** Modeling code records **

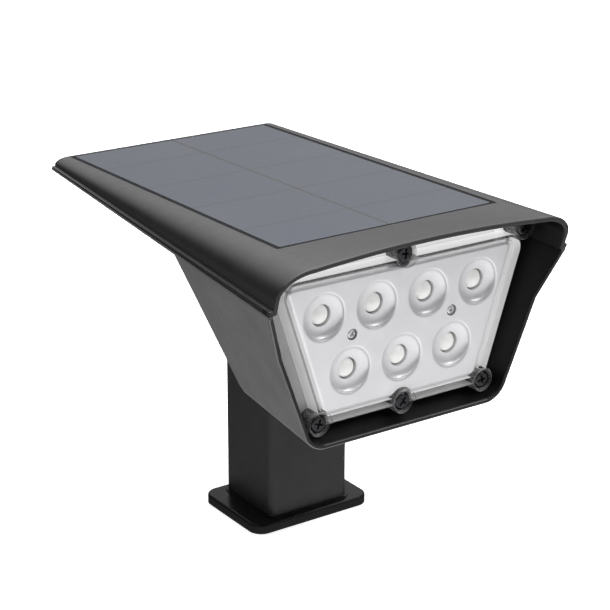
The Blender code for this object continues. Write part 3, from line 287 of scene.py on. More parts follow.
def cylinder(name, radius, start, end, sides=48):
    start = Vector(start)
    run = Vector(end) - start
    bm = bmesh.new()
    bmesh.ops.create_cone(bm, cap_ends=True, segments=sides, radius1=radius, radius2=radius, depth=run.length)
    turn = Vector((0, 0, 1)).rotation_difference(run).to_matrix().to_4x4()
    bm.transform(Matrix.Translation(start + run / 2) @ turn)
    return object_from(bm, name)


def pin(name, radius, start, end, sides=48):
    """A cylinder on the pivot's axis between two values of x."""
    return cylinder(name, radius, (start, 0, PIVOT_Z), (end, 0, PIVOT_Z), sides)


def turned(name, profile, centre, direction, steps=48):
    """A solid turned about the line through centre along direction, from a profile of
    (radius, height) that starts and ends on the axis, or is closed into a ring."""
    bm = bmesh.new()
    rows = []
    for radius, height in profile:
        if radius == 0:
            rows.append([bm.verts.new((0, 0, height))] * steps)
        else:
            rows.append([bm.verts.new((radius * math.cos(2 * math.pi * i / steps),
                                       radius * math.sin(2 * math.pi * i / steps), height))
                         for i in range(steps)])
    if profile[0][0]:
        rows.append(rows[0])
    for upper, lower in zip(rows, rows[1:]):
        for i in range(steps):
            j = (i + 1) % steps
            corners = [upper[i], upper[j], lower[j], lower[i]]
            bm.faces.new(list(dict.fromkeys(corners)))
    bmesh.ops.recalc_face_normals(bm, faces=bm.faces)
    turn = Vector((0, 0, 1)).rotation_difference(Vector(direction)).to_matrix().to_4x4()
    bm.transform(Matrix.Translation(centre) @ turn)
    return object_from(bm, name)


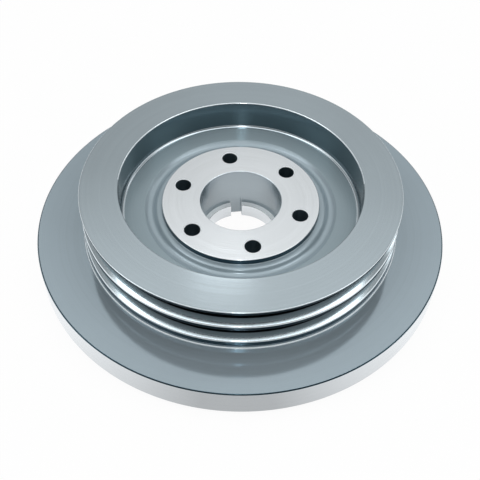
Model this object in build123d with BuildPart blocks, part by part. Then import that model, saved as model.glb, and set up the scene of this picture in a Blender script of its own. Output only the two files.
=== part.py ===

** TO DO **
Copy out all of the records shown above exactly.

** COMPLETE ANSWER **
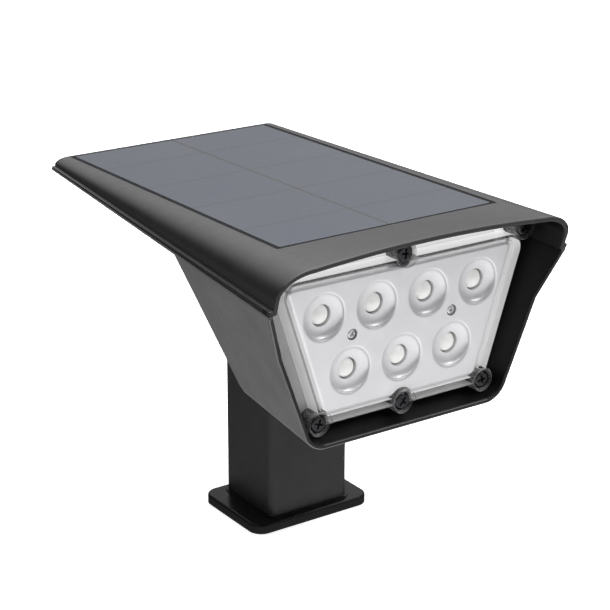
The Blender code for this object continues. Write part 3, from line 287 of scene.py on. More parts follow.
def cylinder(name, radius, start, end, sides=48):
    start = Vector(start)
    run = Vector(end) - start
    bm = bmesh.new()
    bmesh.ops.create_cone(bm, cap_ends=True, segments=sides, radius1=radius, radius2=radius, depth=run.length)
    turn = Vector((0, 0, 1)).rotation_difference(run).to_matrix().to_4x4()
    bm.transform(Matrix.Translation(start + run / 2) @ turn)
    return object_from(bm, name)


def pin(name, radius, start, end, sides=48):
    """A cylinder on the pivot's axis between two values of x."""
    return cylinder(name, radius, (start, 0, PIVOT_Z), (end, 0, PIVOT_Z), sides)


def turned(name, profile, centre, direction, steps=48):
    """A solid turned about the line through centre along direction, from a profile of
    (radius, height) that starts and ends on the axis, or is closed into a ring."""
    bm = bmesh.new()
    rows = []
    for radius, height in profile:
        if radius == 0:
            rows.append([bm.verts.new((0, 0, height))] * steps)
        else:
            rows.append([bm.verts.new((radius * math.cos(2 * math.pi * i / steps),
                                       radius * math.sin(2 * math.pi * i / steps), height))
                         for i in range(steps)])
    if profile[0][0]:
        rows.append(rows[0])
    for upper, lower in zip(rows, rows[1:]):
        for i in range(steps):
            j = (i + 1) % steps
            corners = [upper[i], upper[j], lower[j], lower[i]]
            bm.faces.new(list(dict.fromkeys(corners)))
    bmesh.ops.recalc_face_normals(bm, faces=bm.faces)
    turn = Vector((0, 0, 1)).rotation_difference(Vector(direction)).to_matrix().to_4x4()
    bm.transform(Matrix.Translation(centre) @ turn)
    return object_from(bm, name)


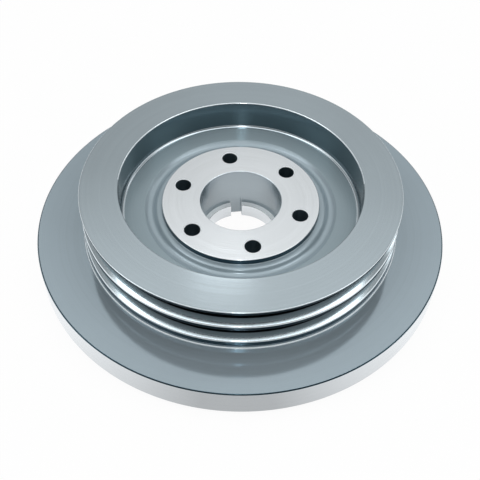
Model this object in build123d with BuildPart blocks, part by part. Then import that model, saved as model.glb, and set up the scene of this picture in a Blender script of its own. Output only the two files.
=== part.py ===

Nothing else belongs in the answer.